───── Given data ─────

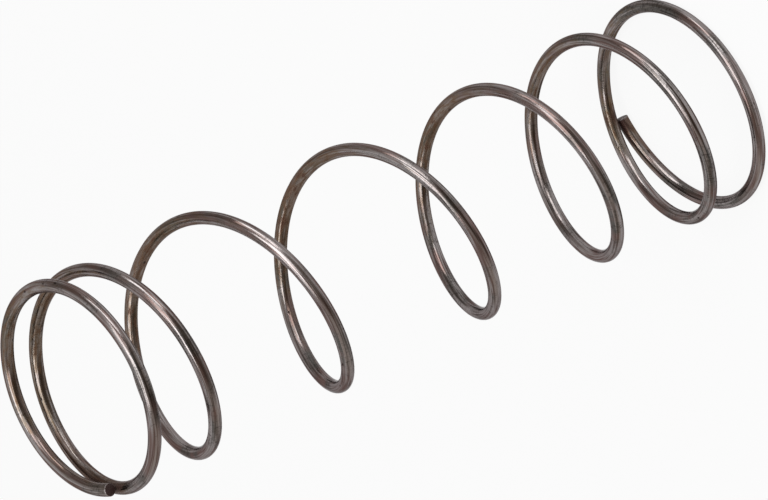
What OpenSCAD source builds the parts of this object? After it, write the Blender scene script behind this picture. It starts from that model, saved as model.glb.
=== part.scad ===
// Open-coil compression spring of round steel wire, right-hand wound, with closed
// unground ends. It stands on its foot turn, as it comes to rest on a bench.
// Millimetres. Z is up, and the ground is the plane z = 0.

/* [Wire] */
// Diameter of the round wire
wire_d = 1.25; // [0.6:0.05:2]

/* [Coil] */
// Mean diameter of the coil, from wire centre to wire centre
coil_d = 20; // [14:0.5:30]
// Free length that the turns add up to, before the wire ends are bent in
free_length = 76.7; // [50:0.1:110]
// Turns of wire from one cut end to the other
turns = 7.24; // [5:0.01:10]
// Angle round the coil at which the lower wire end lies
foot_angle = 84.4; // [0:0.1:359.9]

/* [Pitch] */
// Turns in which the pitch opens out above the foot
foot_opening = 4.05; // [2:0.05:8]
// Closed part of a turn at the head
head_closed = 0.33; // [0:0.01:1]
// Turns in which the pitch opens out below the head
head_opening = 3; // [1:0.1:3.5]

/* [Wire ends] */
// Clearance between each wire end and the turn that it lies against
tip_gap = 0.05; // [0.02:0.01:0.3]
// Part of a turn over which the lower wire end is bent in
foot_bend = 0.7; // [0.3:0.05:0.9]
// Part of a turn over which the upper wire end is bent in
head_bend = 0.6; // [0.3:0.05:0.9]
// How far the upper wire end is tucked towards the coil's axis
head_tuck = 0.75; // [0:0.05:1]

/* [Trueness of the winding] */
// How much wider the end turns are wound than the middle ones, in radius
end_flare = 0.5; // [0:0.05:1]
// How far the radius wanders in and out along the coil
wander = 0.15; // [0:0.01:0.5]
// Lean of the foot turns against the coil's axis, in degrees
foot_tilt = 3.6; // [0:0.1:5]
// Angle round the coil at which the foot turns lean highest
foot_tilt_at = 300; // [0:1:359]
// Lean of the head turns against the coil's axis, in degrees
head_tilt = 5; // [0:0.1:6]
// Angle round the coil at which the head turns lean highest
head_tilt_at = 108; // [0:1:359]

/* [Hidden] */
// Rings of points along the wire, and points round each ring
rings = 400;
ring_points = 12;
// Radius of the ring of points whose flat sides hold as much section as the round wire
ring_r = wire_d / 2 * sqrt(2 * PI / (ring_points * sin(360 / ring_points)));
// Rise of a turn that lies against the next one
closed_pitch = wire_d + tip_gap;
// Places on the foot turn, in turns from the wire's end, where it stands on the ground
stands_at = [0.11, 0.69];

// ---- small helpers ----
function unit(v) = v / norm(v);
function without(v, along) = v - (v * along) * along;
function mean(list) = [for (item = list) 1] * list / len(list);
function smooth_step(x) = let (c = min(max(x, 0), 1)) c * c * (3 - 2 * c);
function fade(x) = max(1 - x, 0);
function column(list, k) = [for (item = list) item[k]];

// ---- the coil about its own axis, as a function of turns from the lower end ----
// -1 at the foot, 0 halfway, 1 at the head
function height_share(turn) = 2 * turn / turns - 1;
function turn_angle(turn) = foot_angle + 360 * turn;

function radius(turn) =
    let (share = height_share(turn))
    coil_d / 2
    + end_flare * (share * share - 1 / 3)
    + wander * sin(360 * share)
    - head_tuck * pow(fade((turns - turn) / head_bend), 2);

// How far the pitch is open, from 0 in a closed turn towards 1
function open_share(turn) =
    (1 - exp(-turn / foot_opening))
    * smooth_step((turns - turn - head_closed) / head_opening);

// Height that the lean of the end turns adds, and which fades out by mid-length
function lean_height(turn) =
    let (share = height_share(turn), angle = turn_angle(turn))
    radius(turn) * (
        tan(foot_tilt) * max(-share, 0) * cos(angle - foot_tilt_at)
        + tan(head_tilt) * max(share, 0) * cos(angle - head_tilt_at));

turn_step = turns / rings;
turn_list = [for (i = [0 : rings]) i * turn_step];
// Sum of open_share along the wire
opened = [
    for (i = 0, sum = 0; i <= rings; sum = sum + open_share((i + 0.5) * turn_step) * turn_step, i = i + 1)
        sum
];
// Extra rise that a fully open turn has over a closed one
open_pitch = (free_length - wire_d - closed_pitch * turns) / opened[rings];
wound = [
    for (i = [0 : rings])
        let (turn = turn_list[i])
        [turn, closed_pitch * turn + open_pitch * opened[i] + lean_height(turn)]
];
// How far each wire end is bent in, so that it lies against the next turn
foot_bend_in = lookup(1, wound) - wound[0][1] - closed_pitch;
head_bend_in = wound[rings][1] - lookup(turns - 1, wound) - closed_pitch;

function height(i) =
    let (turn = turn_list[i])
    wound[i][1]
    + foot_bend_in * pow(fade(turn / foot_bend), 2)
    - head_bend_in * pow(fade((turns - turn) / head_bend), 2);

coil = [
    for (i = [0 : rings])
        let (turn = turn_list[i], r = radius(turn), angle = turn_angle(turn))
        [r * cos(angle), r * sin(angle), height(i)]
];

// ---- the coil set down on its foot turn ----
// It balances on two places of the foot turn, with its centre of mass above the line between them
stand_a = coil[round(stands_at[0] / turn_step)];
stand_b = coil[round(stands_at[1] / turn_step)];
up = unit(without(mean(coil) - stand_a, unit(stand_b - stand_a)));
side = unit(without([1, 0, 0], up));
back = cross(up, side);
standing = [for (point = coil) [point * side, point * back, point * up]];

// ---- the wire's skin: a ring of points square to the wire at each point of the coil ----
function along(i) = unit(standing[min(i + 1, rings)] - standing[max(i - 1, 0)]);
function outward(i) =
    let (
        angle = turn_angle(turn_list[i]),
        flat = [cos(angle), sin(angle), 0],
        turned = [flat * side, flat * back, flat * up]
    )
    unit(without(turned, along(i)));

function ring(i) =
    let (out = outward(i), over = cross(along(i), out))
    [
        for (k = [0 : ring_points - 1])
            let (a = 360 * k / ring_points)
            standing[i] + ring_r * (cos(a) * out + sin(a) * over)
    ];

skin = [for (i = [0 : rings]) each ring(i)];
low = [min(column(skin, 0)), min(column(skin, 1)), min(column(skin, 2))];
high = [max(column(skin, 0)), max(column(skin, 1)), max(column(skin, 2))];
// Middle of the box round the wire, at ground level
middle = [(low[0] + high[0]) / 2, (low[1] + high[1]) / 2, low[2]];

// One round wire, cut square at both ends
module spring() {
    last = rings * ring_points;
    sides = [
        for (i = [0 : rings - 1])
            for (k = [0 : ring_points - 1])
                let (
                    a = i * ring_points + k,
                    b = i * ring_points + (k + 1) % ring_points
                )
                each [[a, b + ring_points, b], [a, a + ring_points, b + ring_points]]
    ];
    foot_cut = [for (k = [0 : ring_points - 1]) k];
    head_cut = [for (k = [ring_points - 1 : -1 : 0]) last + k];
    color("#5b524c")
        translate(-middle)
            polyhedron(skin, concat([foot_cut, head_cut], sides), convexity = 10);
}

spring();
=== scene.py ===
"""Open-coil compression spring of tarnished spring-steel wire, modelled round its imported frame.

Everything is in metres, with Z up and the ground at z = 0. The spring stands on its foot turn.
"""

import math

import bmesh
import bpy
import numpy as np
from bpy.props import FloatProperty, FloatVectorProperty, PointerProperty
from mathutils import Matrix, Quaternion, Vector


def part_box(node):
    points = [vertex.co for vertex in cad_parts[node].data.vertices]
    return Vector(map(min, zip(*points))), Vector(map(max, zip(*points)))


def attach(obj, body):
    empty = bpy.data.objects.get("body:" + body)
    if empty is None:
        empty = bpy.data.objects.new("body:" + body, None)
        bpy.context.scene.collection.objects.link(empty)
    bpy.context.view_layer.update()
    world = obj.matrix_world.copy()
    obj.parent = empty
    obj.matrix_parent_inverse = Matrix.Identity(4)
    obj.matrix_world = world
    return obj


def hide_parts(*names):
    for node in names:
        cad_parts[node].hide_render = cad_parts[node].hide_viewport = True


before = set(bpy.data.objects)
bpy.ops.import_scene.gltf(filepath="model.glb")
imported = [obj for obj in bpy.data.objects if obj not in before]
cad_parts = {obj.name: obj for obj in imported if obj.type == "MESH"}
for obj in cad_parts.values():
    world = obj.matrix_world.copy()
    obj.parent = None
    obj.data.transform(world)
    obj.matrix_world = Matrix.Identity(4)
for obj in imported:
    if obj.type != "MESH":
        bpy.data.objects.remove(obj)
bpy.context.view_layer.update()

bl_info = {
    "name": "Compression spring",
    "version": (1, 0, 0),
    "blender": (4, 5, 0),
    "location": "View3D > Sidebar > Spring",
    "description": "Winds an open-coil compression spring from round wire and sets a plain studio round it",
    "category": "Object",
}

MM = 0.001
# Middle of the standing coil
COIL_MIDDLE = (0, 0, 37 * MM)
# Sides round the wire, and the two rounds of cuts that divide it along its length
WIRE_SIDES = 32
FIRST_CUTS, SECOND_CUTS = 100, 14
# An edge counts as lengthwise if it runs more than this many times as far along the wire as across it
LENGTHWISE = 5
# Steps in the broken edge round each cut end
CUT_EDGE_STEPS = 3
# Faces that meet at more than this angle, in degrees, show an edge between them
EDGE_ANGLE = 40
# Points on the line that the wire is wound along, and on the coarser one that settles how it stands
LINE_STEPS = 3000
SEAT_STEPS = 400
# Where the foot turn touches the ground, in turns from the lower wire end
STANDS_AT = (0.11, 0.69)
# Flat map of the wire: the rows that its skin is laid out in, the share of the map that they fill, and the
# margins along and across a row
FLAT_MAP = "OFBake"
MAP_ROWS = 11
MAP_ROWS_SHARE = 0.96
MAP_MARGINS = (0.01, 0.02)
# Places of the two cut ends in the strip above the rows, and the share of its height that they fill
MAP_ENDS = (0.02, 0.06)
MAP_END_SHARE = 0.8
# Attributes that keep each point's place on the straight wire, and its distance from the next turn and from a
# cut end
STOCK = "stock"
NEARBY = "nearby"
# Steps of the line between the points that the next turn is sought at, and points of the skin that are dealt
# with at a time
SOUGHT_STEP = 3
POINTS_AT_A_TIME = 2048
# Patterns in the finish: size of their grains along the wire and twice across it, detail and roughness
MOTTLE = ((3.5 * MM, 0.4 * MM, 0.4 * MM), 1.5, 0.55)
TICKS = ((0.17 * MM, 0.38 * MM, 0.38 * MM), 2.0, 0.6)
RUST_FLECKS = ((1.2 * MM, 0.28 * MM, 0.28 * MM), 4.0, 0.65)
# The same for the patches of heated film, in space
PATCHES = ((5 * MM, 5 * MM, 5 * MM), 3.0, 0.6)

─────

• [What you should do]: Write out, from the lines above, only those from the line with "at both ends" to the line with "points = [vertex.co", exactly as given, including the first and the last.

• [Response to the task]:
// One round wire, cut square at both ends
module spring() {
    last = rings * ring_points;
    sides = [
        for (i = [0 : rings - 1])
            for (k = [0 : ring_points - 1])
                let (
                    a = i * ring_points + k,
                    b = i * ring_points + (k + 1) % ring_points
                )
                each [[a, b + ring_points, b], [a, a + ring_points, b + ring_points]]
    ];
    foot_cut = [for (k = [0 : ring_points - 1]) k];
    head_cut = [for (k = [ring_points - 1 : -1 : 0]) last + k];
    color("#5b524c")
        translate(-middle)
            polyhedron(skin, concat([foot_cut, head_cut], sides), convexity = 10);
}

spring();
=== scene.py ===
"""Open-coil compression spring of tarnished spring-steel wire, modelled round its imported frame.

Everything is in metres, with Z up and the ground at z = 0. The spring stands on its foot turn.
"""

import math

import bmesh
import bpy
import numpy as np
from bpy.props import FloatProperty, FloatVectorProperty, PointerProperty
from mathutils import Matrix, Quaternion, Vector


def part_box(node):
    points = [vertex.co for vertex in cad_parts[node].data.vertices]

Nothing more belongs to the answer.